Segundo Saud, Pimentel recebeu o dinheiro quando era ministro do Desenvolvimento, Indústria e Comércio do governo Dilma a fim de influenciar favoravelmente a favor da empresa. Os repasses, diz o executivo, foram feitos por intermédio do escritório de advocacia Andrade, Antunes e Henrique Advogados. 

Em nota, o governador afirmou que “não tem e não teve, em tempo algum, qualquer ligação” com o escritório citado por Saud e diz que não há provas que sustentem essa acusação.

Antônio Palocci (PT-SP), ex-ministro da Fazenda, ex-ministro da Casa Civil – R$ 30 milhões

O dinheiro, de acordo com Joesley, foi depositado diretamente para o ex-ministro tendo como pretexto a campanha de Dilma à presidência em 2010. 

A defesa de Palocci informou que ele só pronunciaria na Justiça.

Delcídio do Amaral, ex-senador -  R$ 5 milhões

Na delação, Saud diz que fez o pagamento a Delcídio a fim de conseguir "concessão de Tares (Termos de Acordo de Regime Especial)".

A reportagem entrou em contato com o escritório que representa o político, mas foi informada de que o advogado de Delcídio estava viajando e não poderia retornar o contato.

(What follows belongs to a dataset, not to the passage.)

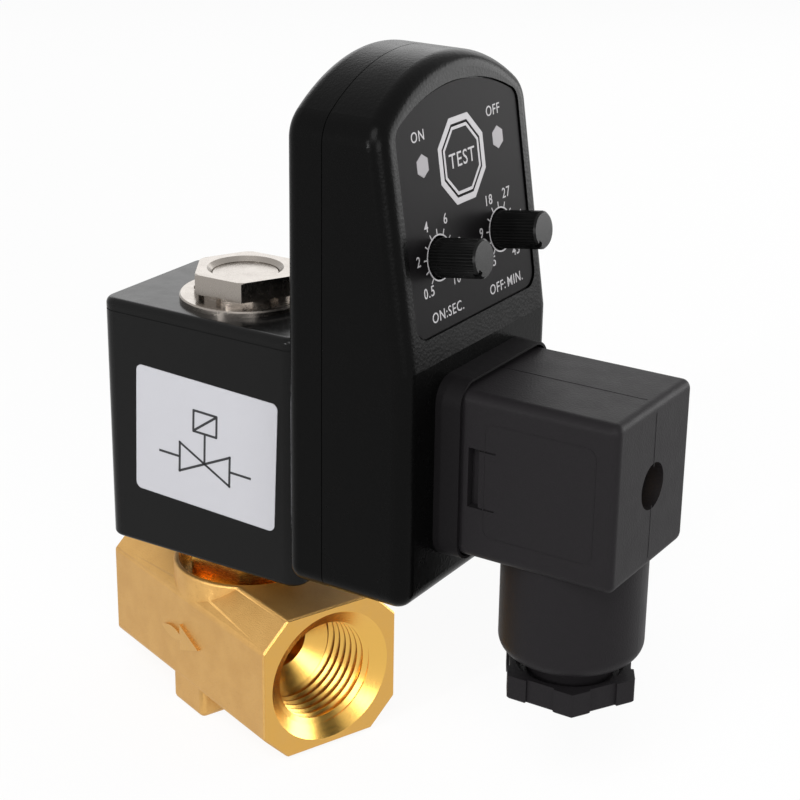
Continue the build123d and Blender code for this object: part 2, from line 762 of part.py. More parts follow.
def panel_openings(lift, depth, grow):
    """The knob holes, lamp windows and button opening, cut inwards from lift."""
    with BuildPart() as cutter:
        with BuildSketch(panel(lift)):
            with Locations((-KNOB_SPREAD, KNOB_ROW), (KNOB_SPREAD, KNOB_ROW)):
                Circle(KNOB_HOLE / 2)
            with Locations((-LAMP_SPREAD, LAMP_ROW), (LAMP_SPREAD, LAMP_ROW)):
                RegularPolygon(LAMP_SIZE / 2 + SEATED, 6, major_radius=False, rotation=30)
            with Locations((0, BUTTON_ROW)):
                RegularPolygon(BUTTON_SIZE / 2 + grow, 8, major_radius=False, rotation=22.5)
        extrude(amount=-depth)
    return cutter


def make_timer_front():
    with BuildPart() as timer_front_housing:
        with BuildSketch(facing(parting)):
            add(timer_outline(0))
        extrude(amount=FRONT_DEPTH)
        split(bisect_by=panel(), keep=Keep.BOTTOM)
        front_faces = faces().filter_by(lambda face: face.normal_at().dot(GROUP.x_dir) > 0.9)
        rims = front_faces.edges().filter_by(
            lambda edge: abs(edge.center().Z - KINK_HEIGHT) > 0.01 or abs((edge % 0.5).Z) > 0.5
        )
        fillet(rims, SHOULDER_ROUND)
        add(timer_cavity().part, mode=Mode.SUBTRACT)
        with BuildSketch(panel(-PANEL_RECESS)):
            add(panel_outline(OVERLAY_CLEARANCE))
        extrude(amount=PANEL_RECESS + OVERRUN, mode=Mode.SUBTRACT)
        through = PANEL_RECESS + TIMER_WALL + OVERRUN
        add(panel_openings(0, through, SLIDE_CLEARANCE).part, mode=Mode.SUBTRACT)
        with BuildSketch(facing(timer_front, FACE_HEIGHT)):
            Rectangle(BLOCK_SIDE, BLOCK_SIDE)
        extrude(amount=-TIMER_WALL - OVERRUN, mode=Mode.SUBTRACT)
    return timer_front_housing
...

José Serra, senador e ex-ministro das Relações Internacionais - R$ 6,4 milhões
 
Em depoimento gravado em vídeo e divulgado pelo STF, Joesley afirmou que repassou R$ 6,4 milhões via caixa dois à campanha do senador José Serra (PSDB-SP) na disputa para à Presidência da República em 2010, quando o tucano foi derrotado por Dilma.
 
De acordo com ele, R$ 6 milhões doados à campanha de Serra foram justificados na contabilidade da JBS como sendo referentes a compra de um camarote em uma corrida de Fórmula 1. Joesley não deixa claro em que ano isso aconteceu nem se foi na corrida disputada no Brasil.
 
Outros R$ 420 mil doados via caixa dois foram justificados com uma nota fria da empresa APPM Analista e Pesquisa, segundo Joesley.

 

O UOL ainda não conseguiu contato com as defesas dos acusados. Serra, que já é investigado no âmbito da Operação Lava Jato, tem negado todas as acusações.

Lúcio Bolonha Funaro, doleiro - R$ 11 milhões

Tanto Batista quanto Saud afirmam que o doleiro, preso no âmbito da Lava Jato, recebeu o dinheiro como contrapartida da venda da empresa Jandelle/Big Frango. Em depoimento ao MPF, Joesley confirmou que Funaro era operador de Eduardo Cunha, e que teria pagou ao grupo, de 2011 a 2015, propinas na ordem de R$ 170 milhões.

O advogado de Funaro informou que ele só irá se posicionar após analisar cuidadosamente o material da denúncia. 

Luiz Fernando Emediato, publisher -  R$ 2,8 milhões

De acordo com Saud, Emediato teria recebido o dinheiro como forma de influenciar favoravelmente a empresa enquanto membro do Conselho Deliberativo do Fundo de Amparo ao Trabalhador.

Por e-mail, Emediato negou as acusações. “O único trabalho que fiz para a JBS, como assessor de comunicação, foi de junho de 2013 a junho de 2014, para a campanha da marca Friboi, a pedido do próprio Joesley, de quem sou amigo desde que propus escrever um livro sobre a história do pai dele. Minha empresa deu as notas e recebeu pelo que fez. Ricardo Saud errou feio aí. Vou pedir ao Joesley que esclareça isso.”

Cláudio Humberto, jornalista – pagamentos mensais de R$ 18 mil

Criador do site Diário do Poder, Humberto, afirma Saud, recebeu uma mesada mensal por dois anos para que deixasse de fazer reportagens citando o executivo como o “homem da mala” do grupo J&F.

A reportagem tentou diversas vezes contato com o jornalista, mas não obteve resposta.

A delação a que o UOL teve acesso cita ainda o procurador da República Ângelo Goulart Villela, o advogado Marco Aurélio Carvalho e fiscais da Secretaria Estadual da Receita em Rondônia, mas não estabelece valores. O procurador teria como contrapartida a "atuação favorável à J&F na Operação Greenfield” e a ajuda na “obstrução da celebração de acordos de colaboração premiada pelo mesmo grupo empresarial”.

Já Carvalho, ajudaria os interesses da empresa no Ministério da Justiça. No caso dos fiscais, a delação não cita nomes e fala apenas na obtenção de benefícios fiscais no Estado. O UOL tentou contato com Villela e Carvalho, mas não recebeu nenhuma resposta até a publicação desta reportagem.